Sponsored by Sexton, HB 2778 seeks to designate “the Holy Bible as the official state book” of Tennessee. Back in 2015, Sexton emphasized that his original bill (HB 615) would recognize the role the Bible has played in the state’s history.

“The Bible has certainly had a pivotal role in the history of our state as well as our nation,” he told the Baptist Press. “The Bible also plays a significantly important role in our state today with several companies in Nashville being responsible for publishing more Bibles than possibly any other city in the world.”

A Violation of the Constitution

In 2016, then-Gov. Bill Haslam vetoed the bill, claiming it violated both the state and federal Constitution. “If we are recognizing the Bible as a sacred text, then we are violating the Constitution of the United States and the Constitution of the State of Tennessee by designating it as the official state book.”

He also added that he believes the bill “trivializes the Bible, which I believe is a sacred text,” according to a letter he sent to former Speaker of the Tennessee House of Representatives Beth Harwell.
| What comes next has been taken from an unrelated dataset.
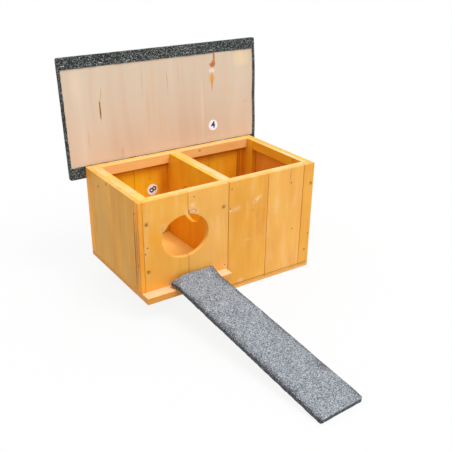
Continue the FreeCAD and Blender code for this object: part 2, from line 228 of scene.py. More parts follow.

Other critics of the legislation questioned whether it was a good idea to place the Bible alongside other state symbols such as an official rock, tree, or animal. Attorney General Herbert Slattery also believed the bill violated the Constitution.

New Governor, New Ruling?

Since Gov. Bill Haslam was ineligible to run for re-election after serving two terms, he was replaced by Gov. Bill Lee. Lee, who is known for openly talking about his faith during his 2018 gubernatorial campaign, said he would not comment on non-administrative bills until they were on his desk.

Although Lee hasn’t given any indications as to how he will approach the new proposal, he did state at the end of the 2019 legislative session that he would not veto any bill that was approved by lawmakers, according to local news outlet The Tennessean.